Russia Talks a Failure

The Russian backed talks in the Black Sea resort of Sochi regarding a political resolution on Syria, went ahead, but without any representation from any of the major opposition groups. The groups backed by Turkey refused to leave the Russian city’s airport in a last-minute protest. Aljazeera reported: “They apparently didn’t want to come out of the airport buildings because they had seen Syrian government flags plastered all over the airport for this Sochi conference and that upset them. The Sochi event, officially known as a Syrian Congress of National Dialogue, aims to foster an agreement between the government and the opposition to form a commission to write a new constitution. But that seemed unlikely to happen without backing from major opposition figures.
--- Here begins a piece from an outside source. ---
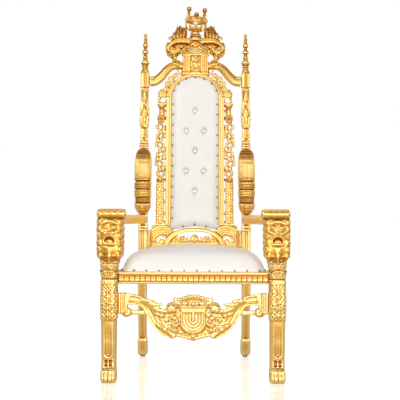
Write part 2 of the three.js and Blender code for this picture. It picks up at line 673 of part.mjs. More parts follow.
/** The open crown: base ring, flaring cup with a hollow inside, ball-topped points and petals. */
function crown() {
  const cup = turned([
    [0, CROWN_Z], [21, CROWN_Z], [26, 1673], [20, 1686], [38, 1702], [54, 1724], [60, 1744],
    [58, 1758], [50, 1758], [44, 1732], [0, 1706],
  ], 10);
  const parts = [cup];
  for (const [x, y] of [[43, -16], [-43, -16], [0, 48]]) {
    parts.push(strand([[x, y, 1744], [x, y, 1798]], () => [8, 8], { steps: 1 }));
    parts.push(blob([x, y, 1803], [13, 13, 12]));
  }
  parts.push(blob([0, -46, 1766], [13, 9, 16]));
  const petals = [[-58, 40], [-22, 46], [22, 46], [58, 40]];
  parts.push(palmette([0, -40, 1700], petals, { back: 30, lift: 12 }));
  return fuse(parts)
    .translate(0, 0, -CROWN_Z)
    .rotateY(CROWN_TILT)
    .translate(0, backLine(CROWN_Z) + CROWN_FORWARD, CROWN_Z);
}

// ---------------------------------------------------------------- assembly
const throne = new THREE.Group();

function add(name, geometry, material, parent = throne) {
  const mesh = new THREE.Mesh(geometry, material);
  mesh.name = name;
  parent.add(mesh);
  return mesh;
}

/** Adds a piece on the sitter's left (+X), and its mirror image on the right. */
function addPair(name, geometry, material, x = 0, y = 0) {
  add(`${name}_left`, geometry, material).position.set(x, y, 0);
  const other = add(`${name}_right`, geometry, material);
  other.position.set(-x, y, 0);
  other.scale.x = -1;
}

addPair('back_post', backPost(), gold, POST_X);
addPair('post_scroll', postScroll(), gold, POST_X);
addPair('back_side_panel', sidePanel(), gold);
add('back_arch', archFrame(), gold);
add('back_lower_rail', lowerRail(), gold);
add('crest', crest(), gold);
add('crown', crown(), gold);
add('back_pad', backPad(), leather);
add('seat_cushion', seatCushion(), leather);
add('front_rail', frontRail(), gold);
addPair('side_rail', sideRail(), gold);
add('back_rail', backRail(), gold);
addPair('front_leg', frontLeg(), gold, LEG_X, LEG_Y);
addPair('lion_head', lionHead(), gold, HEAD_X, LEG_Y);
addPair('arm', arm(), gold);
add('front_apron', apron(), gold);

const buttonDepth = PAD_FRONT + WELL_DEPTH / 2; // the stones rest in the wells
buttonPlaces().forEach(([x, z], k) => {
  add(`back_button_${k + 1}`, buttonStone(), crystal).position.set(x, buttonDepth + backLine(z), z);
});

const glide = new THREE.CylinderGeometry(13, 13, GLIDE_HEIGHT, 8).rotateX(Math.PI / 2);
glide.translate(0, 0, GLIDE_HEIGHT / 2);
addPair('rear_glide', glide, nylon, POST_X, backLine(0));

// the origin is on the floor under the middle of the whole throne
const extent = new THREE.Box3().setFromObject(throne);
throne.position.y = -(extent.min.y + extent.max.y) / 2;

export default throne;
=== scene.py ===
"""Looks for a carved and gilded throne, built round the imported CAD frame.

Lengths in this script are millimetres, turned into metres where a mesh is made. +X is the sitter's left,
the sitter faces -Y and +Z is up. Carved pieces are made of swept strips, stems and balls that are melted
into one skin; turned and moulded pieces are lofted rings whose relief is worked out by functions.
"""
import math

import bpy
import numpy as np
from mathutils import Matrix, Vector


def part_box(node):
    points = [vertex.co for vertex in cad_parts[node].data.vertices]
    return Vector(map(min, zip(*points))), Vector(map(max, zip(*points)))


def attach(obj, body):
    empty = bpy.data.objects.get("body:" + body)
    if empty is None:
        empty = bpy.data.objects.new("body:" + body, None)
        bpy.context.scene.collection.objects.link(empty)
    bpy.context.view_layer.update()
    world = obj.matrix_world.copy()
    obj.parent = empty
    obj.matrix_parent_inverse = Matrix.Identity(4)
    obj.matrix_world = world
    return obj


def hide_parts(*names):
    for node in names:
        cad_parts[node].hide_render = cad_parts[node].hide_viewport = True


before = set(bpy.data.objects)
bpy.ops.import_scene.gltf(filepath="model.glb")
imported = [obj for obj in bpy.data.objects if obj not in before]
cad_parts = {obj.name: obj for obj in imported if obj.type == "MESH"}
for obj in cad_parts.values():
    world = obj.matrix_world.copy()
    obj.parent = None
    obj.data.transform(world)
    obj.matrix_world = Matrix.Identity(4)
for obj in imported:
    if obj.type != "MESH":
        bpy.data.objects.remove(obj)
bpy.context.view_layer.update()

# ---------------------------------------------------------------- dimensions
MM = 0.001
FRONT = np.array([0.0, -1.0, 0.0])
LEAN = 0.11                     # the back leans 110 mm in each metre
LEAN_START = 450
SPLAY = 65                      # the rear feet stand this far behind the seat


def box_of(node):
    """Lowest and highest corner of a CAD node in millimetres."""
    low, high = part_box(node)
    return np.array(low) / MM, np.array(high) / MM


def middle_of(node):
    low, high = box_of(node)
    return (low + high) / 2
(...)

An al-Jazeera reporter from Sochi said, “The belief among the opposition has always been that the Sochi conference, and probably this commission as well, is essentially representing Moscow and Damascus interests.”

 

Al-Nour Backs the Dictator

Egypt’s Islamist party has decided to support President Abdel Fattah al-Sisi in his bid to be re-elected in March, the party said on Sunday 28th. Sisi, who has been in power since 2014, is set to run unopposed after all other presidential hopefuls announced they would not take part in the election on March 26-28. Al-Nour’s chief spoke at a news conference of his party’s policies on the economy, corruption, human rights and fighting terrorism, among others. “The current president, Abdel Fattah al-Sisi, is the most capable to carry out these heavy responsibilities, and to bring cooperation between all the state’s institutions of the armed forces, police, and parliament,” said Al Nour spokesman. Al Nour was formed in 2011, months after an uprising overthrew Hosni Mubarak, it now has representation in a parliament elected in 2015, and is now officially a pro-Sisi rubberstamp legislature.